Ya'll know what I'm talking about.
9
Norm McDondald
10
Inconvenient tattoos!
11
@6 - Brilliant.
12
Bristol Palin, rainbows, fish sticks
13
Less irony.
14
@6 OMG yes. Another vote for Sweater vests.
15
Bottle(s) of Shlitz!
16
Second Bristol Palin. And how about a lab coat or two? Because, science!
17
"Gay" halos.
18
The location: The Bellevue Mormon Temple
19
Pickled okra. "Billy Bob" teeth. Red Vines (or Twizzler's).
20
I would like to not have five postings about HUMP in the Slog RSS feed per day this year. It is not relevant to my interests.
21
@16 - science, yes! There's my vote!
22
Fancy hats. Like, Derby crazy, Will & Kate wedding crazy, hats.
23
I was going to say a fixie bicycle, but those are kinda played out.

A wicker picnic basket!
24
Utilize everything in an Archie McPhee's mytery grab bag.
25
Gay girls!
26
Sweater vests.
27
Lesbians older than 45
28
Abstinence-only education.
29
@22 Ooh, yeah. On the gents as well as the ladies.

Which makes me think, too bad the Derby's already over for the year. But there are other horse races. Like the one involving Mitt Romney... Whoa there, brain.
30
REPUBLICAN CANDIDATE BUTTPLUG SET
31
I'd say Santorum but I wouldn't want to clear the theater
32
Have you ever seen the show "Chopped"? It's on the food network, I believe. There are 4 completely random food items given to contestants and they have to make a meal from it (and it can't taste like shit.) It'd be funny if there was a similar competition for HUMP!. Four random items, the one who can use them all and make an awesome vid wins!

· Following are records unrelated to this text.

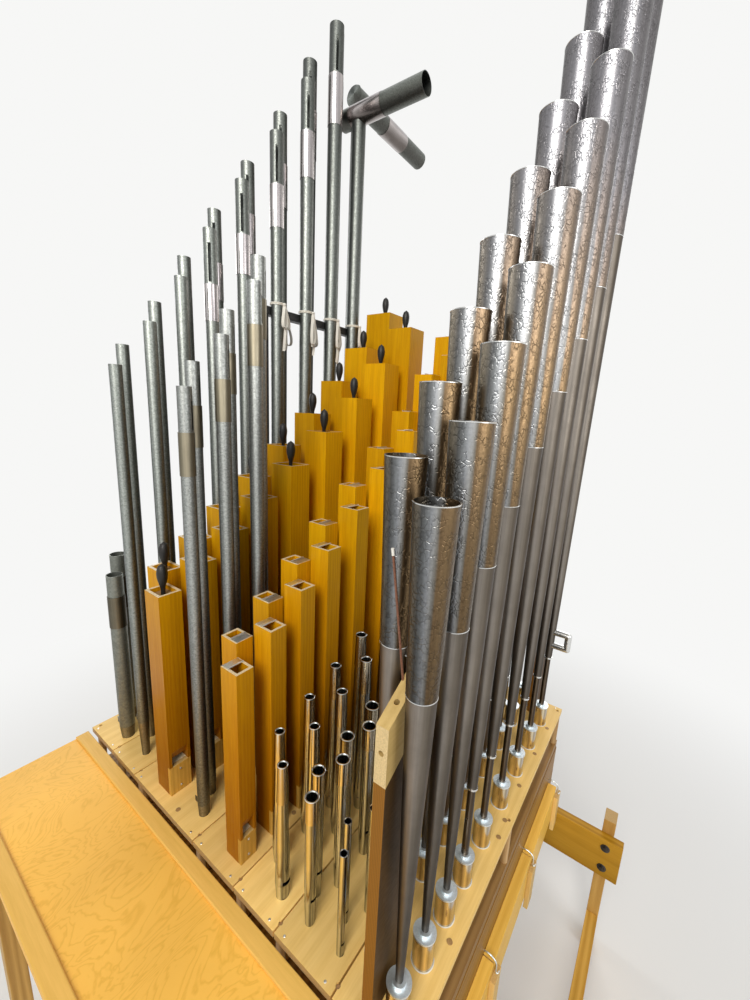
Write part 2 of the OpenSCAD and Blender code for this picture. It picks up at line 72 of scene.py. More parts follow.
# %% Camera
lens_mm = 14.94
film_mm = 36
eye = Vector((-1.0717, -0.7332, 2.1008))
view_right = Vector((0.5909368, -0.805404, 0.0460222))
view_up = Vector((0.1412154, 0.1594425, 0.9770549))
view_back = Vector((-0.7942619, -0.5708787, 0.2079559))

camera_data = bpy.data.cameras.new("view_from_walkboard")
camera_data.lens = lens_mm
camera_data.sensor_width = film_mm
camera_data.sensor_fit = "AUTO"
camera_data.clip_start = 0.02
camera = bpy.data.objects.new("view_from_walkboard", camera_data)
turned = Matrix((view_right, view_up, view_back)).transposed().to_4x4()
camera.matrix_world = Matrix.Translation(eye) @ turned
bpy.context.scene.collection.objects.link(camera)
bpy.context.scene.camera = camera
bpy.context.scene.view_settings.view_transform = "Standard"
print("camera at", [round(value, 3) for value in eye], "lens", lens_mm)

# %% [markdown]
# ## Small tools for finishes
# A finish is a chain of nodes that ends in one shader. The helper called add puts a node into the chain and
# joins its inputs, and the others are short names for the nodes that every finish needs, so that a chain
# reads as plain lines. They find the chain through the socket that they are given, whose id_data is its node
# tree. Every pattern reads Object coordinates or an attribute of the piece, so it stays on the wood or the
# metal from any side. The last helper joins colour, roughness and relief to the shader.

# %% Finish helpers
finishes = {}


def start_finish(name, colour, rough, metallic=0.0, coat=0.0, coat_rough=0.12, specular=0.5):
    finish = bpy.data.materials.new(name)
    finish.use_nodes = True
    shader = finish.node_tree.nodes["Principled BSDF"]
    even_values = {"Base Color": (*colour, 1), "Roughness": rough, "Metallic": metallic, "Coat Weight": coat,
                   "Coat Roughness": coat_rough, "Specular IOR Level": specular}
    for socket, value in even_values.items():
        shader.inputs[socket].default_value = value
    finishes[name] = finish
    return finish.node_tree, shader


def add(tree, kind, inputs, **settings):
    made = tree.nodes.new(kind)
    for key, value in settings.items():
        setattr(made, key, value)
    for socket, source in inputs.items():
        if isinstance(source, bpy.types.NodeSocket):
            tree.links.new(source, made.inputs[socket])
        else:
            made.inputs[socket].default_value = source
    return made


def maths(operation, first, second=0.0):
    return add(first.id_data, "ShaderNodeMath", {0: first, 1: second}, operation=operation).outputs[0]


def times(first, second):
    return maths("MULTIPLY", first, second)


def plus(first, second):
    return maths("ADD", first, second)


def vector_maths(operation, first, second=(0, 0, 0), output="Vector"):
    inputs = {0: first, 1: second}
    return add(first.id_data, "ShaderNodeVectorMath", inputs, operation=operation).outputs[output]


def noise(where, scale, detail=4.0, rough=0.55, distortion=0.0):
    inputs = {"Vector": where, "Scale": scale, "Detail": detail, "Roughness": rough, "Distortion": distortion}
    return add(where.id_data, "ShaderNodeTexNoise", inputs).outputs["Fac"]


def stretched(where, factors):
    return add(where.id_data, "ShaderNodeMapping", {"Vector": where, "Scale": factors}).outputs[0]


def shades(amount, stops):
    made = add(amount.id_data, "ShaderNodeValToRGB", {"Fac": amount})
    ramp = made.color_ramp
    while len(ramp.elements) < len(stops):
        ramp.elements.new(1.0)
    for element, (position, colour) in zip(ramp.elements, stops):
        element.position = position
        element.color = (*colour, 1)
    return made.outputs["Color"]


def level(amount, low_in, high_in, low_out, high_out):
    inputs = {"Value": amount, "From Min": low_in, "From Max": high_in, "To Min": low_out, "To Max": high_out}
    return add(amount.id_data, "ShaderNodeMapRange", inputs).outputs["Result"]


def valued(colour, amount, hue=0.5):
    inputs = {"Color": colour, "Value": amount, "Hue": hue}
    return add(colour.id_data, "ShaderNodeHueSaturation", inputs).outputs[0]


def blended(amount, first, second, mode="MIX"):
    inputs = {0: amount, 6: first, 7: second}
    return add(first.id_data, "ShaderNodeMix", inputs, data_type="RGBA", blend_type=mode).outputs[2]


def attribute(tree, name, output):
    return add(tree, "ShaderNodeAttribute", {}, attribute_name=name).outputs[output]


def object_place(tree):
    return add(tree, "ShaderNodeTexCoord", {}).outputs["Object"]


def place_along(tree, axis):
    return add(tree, "ShaderNodeSeparateXYZ", {0: object_place(tree)}).outputs[axis]


def shaded(colour, share):
    return tuple(share * value for value in colour)


def join_finish(tree, shader, colour, rough, relief, depth, strength=1.0):
    bump = add(tree, "ShaderNodeBump", {"Height": relief, "Distance": depth, "Strength": strength})
    for source, socket in ((colour, "Base Color"), (rough, "Roughness"), (bump.outputs["Normal"], "Normal")):
        tree.links.new(source, shader.inputs[socket])


print("finish helpers ready")

# %% [markdown]
# ## The studio
# A pale floor and an even pale surround keep the colours honest. What the camera and the polished metal see
# is nearly white, while the surround lights the organ much less than that, so that soft lamps can shape it.
# The floor takes the organ's shadow near its feet and melts into the surround further out, as a paper sweep
# does in a studio, which a mix by the distance from the middle gives without a horizon.

# %% Surround and floor
surround_white = (0.93, 0.93, 0.92, 1)
surround_light = 0.34
floor_grey = (0.80, 0.80, 0.79)
floor_rough = 0.85
floor_reach = 9
fade_start = 1.3
fade_end = 3.4


def seen_directly(tree):
    rays = add(tree, "ShaderNodeLightPath", {}).outputs
    mirrored = maths("MAXIMUM", rays["Is Camera Ray"], rays["Is Glossy Ray"])
    return maths("MAXIMUM", mirrored, rays["Is Transmission Ray"])


def two_shaders(tree, amount, first, second, output):
    choice = add(tree, "ShaderNodeMixShader", {0: amount, 1: first.outputs[0], 2: second.outputs[0]})
    tree.links.new(choice.outputs[0], output.inputs[0])


world = bpy.data.worlds.new("studio")
bpy.context.scene.world = world
world.use_nodes = True
sky = world.node_tree
sky.nodes.clear()
backdrop = add(sky, "ShaderNodeBackground", {"Color": surround_white, "Strength": 1})
lighting = add(sky, "ShaderNodeBackground", {"Color": surround_white, "Strength": surround_light})
two_shaders(sky, seen_directly(sky), lighting, backdrop, sky.nodes.new("ShaderNodeOutputWorld"))

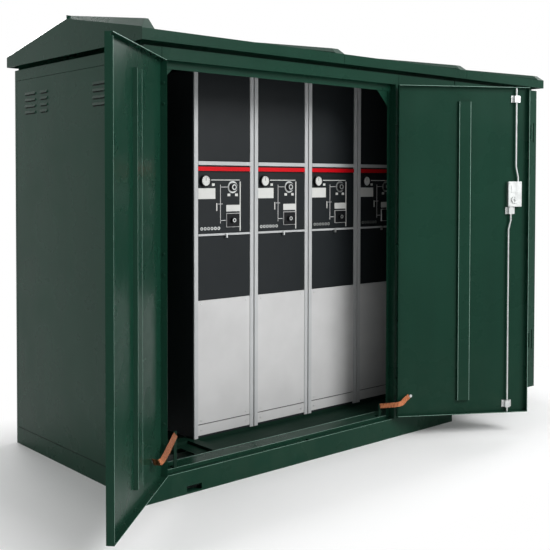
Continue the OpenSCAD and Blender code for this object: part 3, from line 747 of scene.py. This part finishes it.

My vote? Candy necklace, roller skates, tye dye, glow in the dark body paint.
33
NDT.
34
More Immanuel Kant. Maybe some David Hume.
35
Re: science, the holy trinity of teevee news stories on biomedicine: Pipetmans, laminar-flow hoods, and gel electrophoresis.
36
My special request for HUMP is that you take it on the road this year and have a special screening in San Francisco. The Castro Theatre is very lovely and very accommodating -- I'm sure you'd sell out very quickly.
37
3D IMAX?
38
Mittens
39
Merkins! Jesus Dildo! Franklin Mint Commemorative Princess Diana Plates!
40
Puppets! Seriously, it'll be hilarious.
41
Musical instruments! (so not guitars...) Or inflatable objects.
42
A fez! The letter Q! One of those air tube dudes that flop around!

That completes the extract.